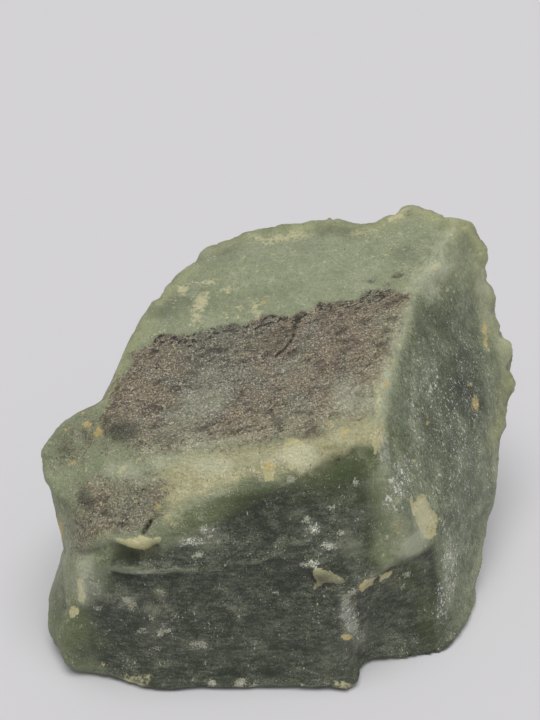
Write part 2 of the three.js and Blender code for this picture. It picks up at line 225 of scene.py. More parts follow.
# pale chips: outline and how far the chip stands proud (mm, negative is sunk)
CHIPS = [
    ([(411, 496), (413, 495), (415, 502), (421, 493), (426, 495), (429, 501), (434, 507), (438, 514),
      (440, 522), (438, 532), (434, 540), (428, 539), (420, 530), (416, 522), (413, 513)], -0.5),
    ([(313, 568), (318, 566), (329, 570), (337, 574), (341, 578), (347, 579), (344, 583), (335, 584),
      (331, 582), (322, 585), (314, 590), (311, 588), (317, 582), (312, 574)], 0.8),
    ([(315, 604), (318, 600), (321, 602), (318, 604), (317, 608)], 0.3),
    ([(357, 589), (361, 584), (366, 580), (372, 576), (377, 577), (373, 584), (368, 589), (362, 591)], 0.3),
    ([(377, 585), (382, 577), (394, 571), (393, 575), (385, 581)], 0.3),
    ([(109, 539), (116, 537), (126, 540), (136, 538), (142, 533), (148, 537), (154, 539), (161, 536),
      (160, 541), (152, 546), (147, 552), (142, 553), (134, 549), (124, 546), (116, 544)], 0.25),
    ([(79, 577), (83, 580), (83, 592), (86, 594), (82, 602), (78, 600), (79, 590), (77, 584)], 0.1),
    ([(70, 607), (76, 606), (85, 609), (80, 613), (72, 618), (67, 622), (70, 615)], 0.1),
    ([(283, 438), (296, 437), (306, 446), (312, 456), (316, 464), (300, 466), (290, 470), (284, 460)], 0.15),
    ([(261, 463), (272, 459), (276, 467), (273, 480), (266, 481), (262, 472)], 0.15),
    ([(374, 432), (378, 431), (379, 447), (375, 452)], 0.15),
    ([(429, 270), (434, 265), (442, 261), (443, 264), (436, 271)], 0.1),
    ([(101, 660), (107, 661), (105, 668), (102, 666)], 0.1),
    ([(341, 634), (350, 633), (350, 640), (342, 640)], 0.1),
]
# yellow and cream stains
STAINS = [
    (200, 303, 11, 6, 60), (196, 317, 6, 4, 40), (228, 289, 5, 3, 0), (226, 316, 3, 2, 0),
    (239, 315, 3, 2, 0), (256, 308, 4, 7, 20), (239, 308, 4, 3, 0), (210, 282, 7, 3, 20),
    (182, 290, 6, 5, 40), (285, 238, 18, 4, 8), (258, 237, 6, 3, 0), (122, 470, 5, 3, 0),
    (345, 685, 10, 3, 0), (133, 680, 14, 4, 12), (432, 269, 7, 3, 35), (378, 400, 3, 14, 8),
    (378, 441, 4, 9, 0), (360, 233, 10, 3, 10), (400, 215, 12, 3, 30),
]
# small yellow spots
SPOTS = [
    (60, 529, 3, 12, 0), (98, 432, 4, 6, 0), (86, 424, 4, 3, 30), (74, 462, 5, 2, 20),
    (52, 556, 2, 12, 0), (66, 430, 4, 2, 30), (267, 466, 5, 4, 0), (385, 384, 3, 3, 0),
    (380, 411, 1, 4, 0), (476, 404, 3, 7, 0), (486, 343, 2, 7, 0), (470, 384, 2, 2, 0),
    (428, 421, 2, 4, 0), (158, 507, 2, 3, 0), (397, 528, 2, 6, 10), (361, 586, 3, 2, 35),
    (347, 637, 5, 3, 0), (484, 330, 2, 8, 0), (263, 302, 3, 2, 0), (127, 543, 4, 1, 0),
    (147, 549, 4, 2, 20), (138, 546, 3, 1, 0), (330, 424, 3, 2, 0), (345, 432, 4, 2, 30),
    (400, 661, 2, 4, 0),
]
# crisp little pale flakes
FLAKES = [
    (306, 520, 4, 3, 60), (313, 531, 5, 4, -30), (328, 546, 7, 3, -10), (342, 533, 4, 3, 20),
    (330, 508, 3, 2, 0), (356, 483, 3, 3, 0), (203, 528, 4, 2, 30), (209, 537, 4, 2, 0),
    (193, 539, 5, 2, 10), (292, 479, 5, 4, 0), (198, 555, 5, 3, 20), (133, 606, 6, 4, 30),
    (126, 600, 5, 3, -40), (162, 593, 5, 2, -20), (152, 619, 3, 3, 0), (161, 633, 4, 4, 0),
    (141, 630, 4, 2, 10), (168, 631, 4, 2, 0), (153, 649, 6, 2, 0), (193, 645, 5, 3, 0),
    (204, 646, 4, 3, 0), (177, 617, 2, 2, 0), (205, 664, 2, 2, 0), (240, 682, 7, 4, 30),
    (253, 685, 5, 3, 0), (213, 683, 4, 3, 0), (275, 593, 4, 2, 0), (313, 563, 6, 3, 10),
    (303, 565, 4, 2, 0), (98, 608, 3, 2, 0), (352, 592, 6, 3, 30), (346, 600, 3, 4, 0),
    (406, 575, 4, 2, 20), (402, 586, 3, 2, 20),
]
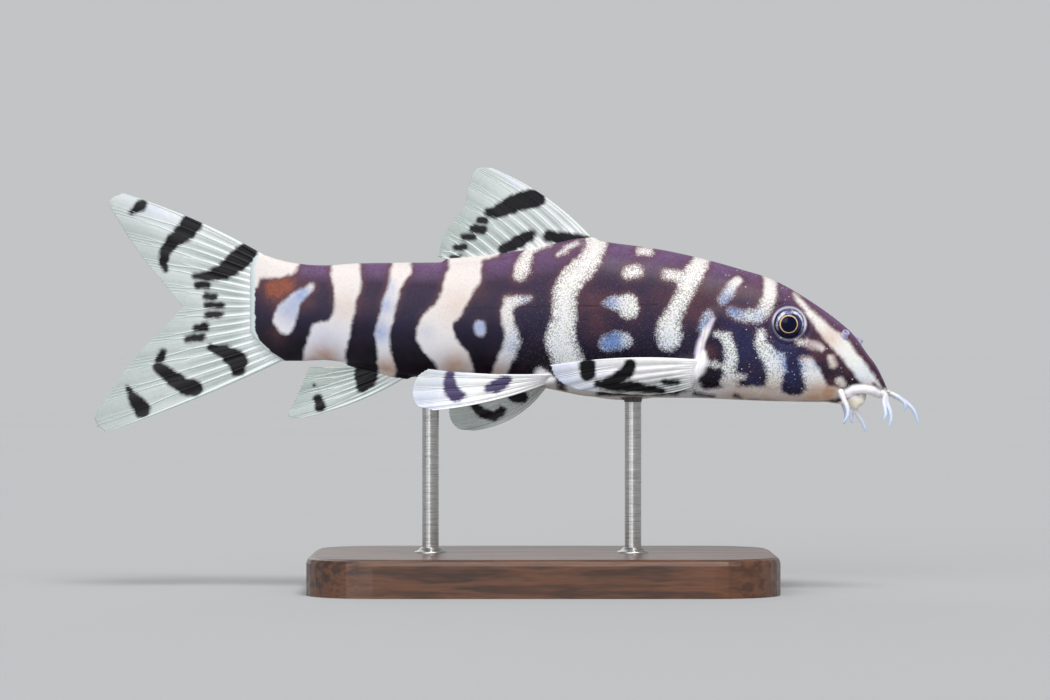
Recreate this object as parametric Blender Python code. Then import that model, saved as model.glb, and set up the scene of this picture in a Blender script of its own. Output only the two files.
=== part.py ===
"""Spotted loach at life size, a still model held up by a plain display stand.

The fish's own frame has +X to the snout, +Z to the back and -Y to its right side, the side
that is shown. Sizes and places are in millimetres, and every mesh is made in metres. The body
is one smooth form of upright sections, parted at the gill edge and in front of the tail.
"""

import math

import bmesh
import bpy
import numpy as np
from mathutils import Euler, Vector

MM = 0.001
GAP = 0.3  # between pieces that touch

# The stand and how high it holds the fish's own zero height
LIFT = 36.0
BASE_LENGTH = 62.0
BASE_WIDTH = 40.0
BASE_THICKNESS = 5.0
BASE_CENTRE = 5.0
BASE_CORNER = 9.0
BASE_EDGE = 0.8
ROD_RADIUS = 1.1
ROD_SINK = 3.0
ROD_PLACES = {"stand_rod_front": 17.0, "stand_rod_rear": -10.0}

# Upright sections of the body: place along X, back, belly, half width
SECTIONS = np.array(
    (
        (-33.4, 9.15, -5.5, 0.95),
        (-30.0, 8.0, -5.45, 1.7),
        (-27.0, 7.45, -5.45, 2.2),
        (-24.0, 7.3, -5.35, 2.6),
        (-20.0, 7.55, -5.9, 3.1),
        (-14.0, 7.65, -7.35, 3.8),
        (-7.4, 7.75, -7.75, 4.5),
        (-0.7, 8.4, -8.05, 5.1),
        (5.4, 9.45, -9.1, 5.5),
        (11.3, 10.6, -10.2, 5.8),
        (15.3, 10.15, -10.3, 5.9),
        (20.6, 9.4, -10.35, 6.0),
        (25.9, 8.25, -10.4, 6.0),
        (31.3, 6.75, -10.65, 5.75),
        (35.3, 5.45, -10.8, 5.3),
        (37.9, 4.15, -10.85, 4.9),
        (40.3, 2.65, -10.9, 4.4),
        (42.5, 1.15, -10.85, 3.85),
        (44.5, -0.4, -10.4, 3.3),
        (46.3, -2.1, -9.55, 2.85),
        (48.0, -4.5, -9.4, 2.4),
        (49.2, -6.15, -9.55, 1.95),
        (50.1, -7.95, -9.8, 1.35),
        (50.65, -9.2, -9.75, 0.6),
    )
)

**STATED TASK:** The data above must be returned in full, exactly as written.

**EXERCISE SOLUTION:**
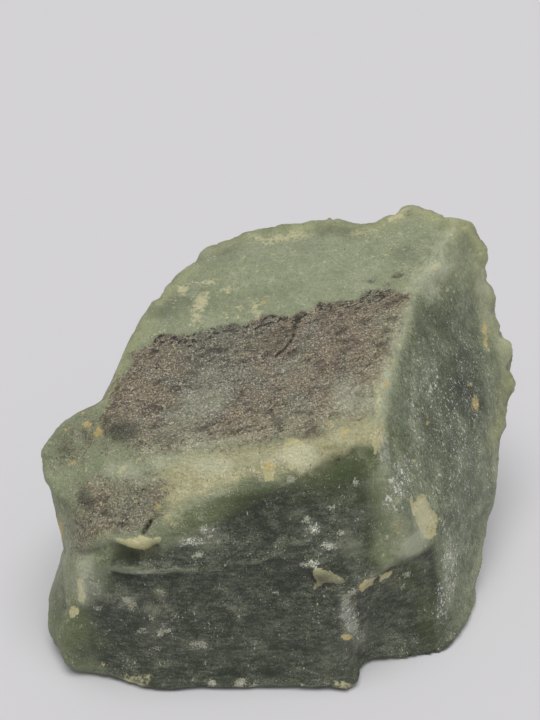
Write part 2 of the three.js and Blender code for this picture. It picks up at line 225 of scene.py. More parts follow.
# pale chips: outline and how far the chip stands proud (mm, negative is sunk)
CHIPS = [
    ([(411, 496), (413, 495), (415, 502), (421, 493), (426, 495), (429, 501), (434, 507), (438, 514),
      (440, 522), (438, 532), (434, 540), (428, 539), (420, 530), (416, 522), (413, 513)], -0.5),
    ([(313, 568), (318, 566), (329, 570), (337, 574), (341, 578), (347, 579), (344, 583), (335, 584),
      (331, 582), (322, 585), (314, 590), (311, 588), (317, 582), (312, 574)], 0.8),
    ([(315, 604), (318, 600), (321, 602), (318, 604), (317, 608)], 0.3),
    ([(357, 589), (361, 584), (366, 580), (372, 576), (377, 577), (373, 584), (368, 589), (362, 591)], 0.3),
    ([(377, 585), (382, 577), (394, 571), (393, 575), (385, 581)], 0.3),
    ([(109, 539), (116, 537), (126, 540), (136, 538), (142, 533), (148, 537), (154, 539), (161, 536),
      (160, 541), (152, 546), (147, 552), (142, 553), (134, 549), (124, 546), (116, 544)], 0.25),
    ([(79, 577), (83, 580), (83, 592), (86, 594), (82, 602), (78, 600), (79, 590), (77, 584)], 0.1),
    ([(70, 607), (76, 606), (85, 609), (80, 613), (72, 618), (67, 622), (70, 615)], 0.1),
    ([(283, 438), (296, 437), (306, 446), (312, 456), (316, 464), (300, 466), (290, 470), (284, 460)], 0.15),
    ([(261, 463), (272, 459), (276, 467), (273, 480), (266, 481), (262, 472)], 0.15),
    ([(374, 432), (378, 431), (379, 447), (375, 452)], 0.15),
    ([(429, 270), (434, 265), (442, 261), (443, 264), (436, 271)], 0.1),
    ([(101, 660), (107, 661), (105, 668), (102, 666)], 0.1),
    ([(341, 634), (350, 633), (350, 640), (342, 640)], 0.1),
]
# yellow and cream stains
STAINS = [
    (200, 303, 11, 6, 60), (196, 317, 6, 4, 40), (228, 289, 5, 3, 0), (226, 316, 3, 2, 0),
    (239, 315, 3, 2, 0), (256, 308, 4, 7, 20), (239, 308, 4, 3, 0), (210, 282, 7, 3, 20),
    (182, 290, 6, 5, 40), (285, 238, 18, 4, 8), (258, 237, 6, 3, 0), (122, 470, 5, 3, 0),
    (345, 685, 10, 3, 0), (133, 680, 14, 4, 12), (432, 269, 7, 3, 35), (378, 400, 3, 14, 8),
    (378, 441, 4, 9, 0), (360, 233, 10, 3, 10), (400, 215, 12, 3, 30),
]
# small yellow spots
SPOTS = [
    (60, 529, 3, 12, 0), (98, 432, 4, 6, 0), (86, 424, 4, 3, 30), (74, 462, 5, 2, 20),
    (52, 556, 2, 12, 0), (66, 430, 4, 2, 30), (267, 466, 5, 4, 0), (385, 384, 3, 3, 0),
    (380, 411, 1, 4, 0), (476, 404, 3, 7, 0), (486, 343, 2, 7, 0), (470, 384, 2, 2, 0),
    (428, 421, 2, 4, 0), (158, 507, 2, 3, 0), (397, 528, 2, 6, 10), (361, 586, 3, 2, 35),
    (347, 637, 5, 3, 0), (484, 330, 2, 8, 0), (263, 302, 3, 2, 0), (127, 543, 4, 1, 0),
    (147, 549, 4, 2, 20), (138, 546, 3, 1, 0), (330, 424, 3, 2, 0), (345, 432, 4, 2, 30),
    (400, 661, 2, 4, 0),
]
# crisp little pale flakes
FLAKES = [
    (306, 520, 4, 3, 60), (313, 531, 5, 4, -30), (328, 546, 7, 3, -10), (342, 533, 4, 3, 20),
    (330, 508, 3, 2, 0), (356, 483, 3, 3, 0), (203, 528, 4, 2, 30), (209, 537, 4, 2, 0),
    (193, 539, 5, 2, 10), (292, 479, 5, 4, 0), (198, 555, 5, 3, 20), (133, 606, 6, 4, 30),
    (126, 600, 5, 3, -40), (162, 593, 5, 2, -20), (152, 619, 3, 3, 0), (161, 633, 4, 4, 0),
    (141, 630, 4, 2, 10), (168, 631, 4, 2, 0), (153, 649, 6, 2, 0), (193, 645, 5, 3, 0),
    (204, 646, 4, 3, 0), (177, 617, 2, 2, 0), (205, 664, 2, 2, 0), (240, 682, 7, 4, 30),
    (253, 685, 5, 3, 0), (213, 683, 4, 3, 0), (275, 593, 4, 2, 0), (313, 563, 6, 3, 10),
    (303, 565, 4, 2, 0), (98, 608, 3, 2, 0), (352, 592, 6, 3, 30), (346, 600, 3, 4, 0),
    (406, 575, 4, 2, 20), (402, 586, 3, 2, 20),
]
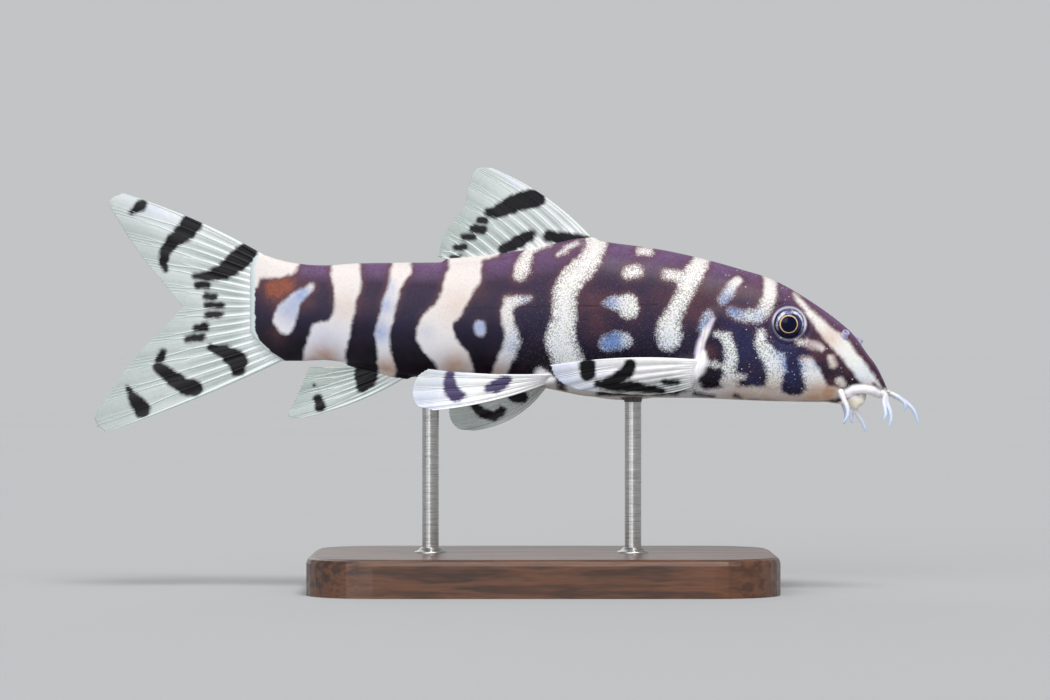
Recreate this object as parametric Blender Python code. Then import that model, saved as model.glb, and set up the scene of this picture in a Blender script of its own. Output only the two files.
=== part.py ===
"""Spotted loach at life size, a still model held up by a plain display stand.

The fish's own frame has +X to the snout, +Z to the back and -Y to its right side, the side
that is shown. Sizes and places are in millimetres, and every mesh is made in metres. The body
is one smooth form of upright sections, parted at the gill edge and in front of the tail.
"""

import math

import bmesh
import bpy
import numpy as np
from mathutils import Euler, Vector

MM = 0.001
GAP = 0.3  # between pieces that touch

# The stand and how high it holds the fish's own zero height
LIFT = 36.0
BASE_LENGTH = 62.0
BASE_WIDTH = 40.0
BASE_THICKNESS = 5.0
BASE_CENTRE = 5.0
BASE_CORNER = 9.0
BASE_EDGE = 0.8
ROD_RADIUS = 1.1
ROD_SINK = 3.0
ROD_PLACES = {"stand_rod_front": 17.0, "stand_rod_rear": -10.0}

# Upright sections of the body: place along X, back, belly, half width
SECTIONS = np.array(
    (
        (-33.4, 9.15, -5.5, 0.95),
        (-30.0, 8.0, -5.45, 1.7),
        (-27.0, 7.45, -5.45, 2.2),
        (-24.0, 7.3, -5.35, 2.6),
        (-20.0, 7.55, -5.9, 3.1),
        (-14.0, 7.65, -7.35, 3.8),
        (-7.4, 7.75, -7.75, 4.5),
        (-0.7, 8.4, -8.05, 5.1),
        (5.4, 9.45, -9.1, 5.5),
        (11.3, 10.6, -10.2, 5.8),
        (15.3, 10.15, -10.3, 5.9),
        (20.6, 9.4, -10.35, 6.0),
        (25.9, 8.25, -10.4, 6.0),
        (31.3, 6.75, -10.65, 5.75),
        (35.3, 5.45, -10.8, 5.3),
        (37.9, 4.15, -10.85, 4.9),
        (40.3, 2.65, -10.9, 4.4),
        (42.5, 1.15, -10.85, 3.85),
        (44.5, -0.4, -10.4, 3.3),
        (46.3, -2.1, -9.55, 2.85),
        (48.0, -4.5, -9.4, 2.4),
        (49.2, -6.15, -9.55, 1.95),
        (50.1, -7.95, -9.8, 1.35),
        (50.65, -9.2, -9.75, 0.6),
    )
)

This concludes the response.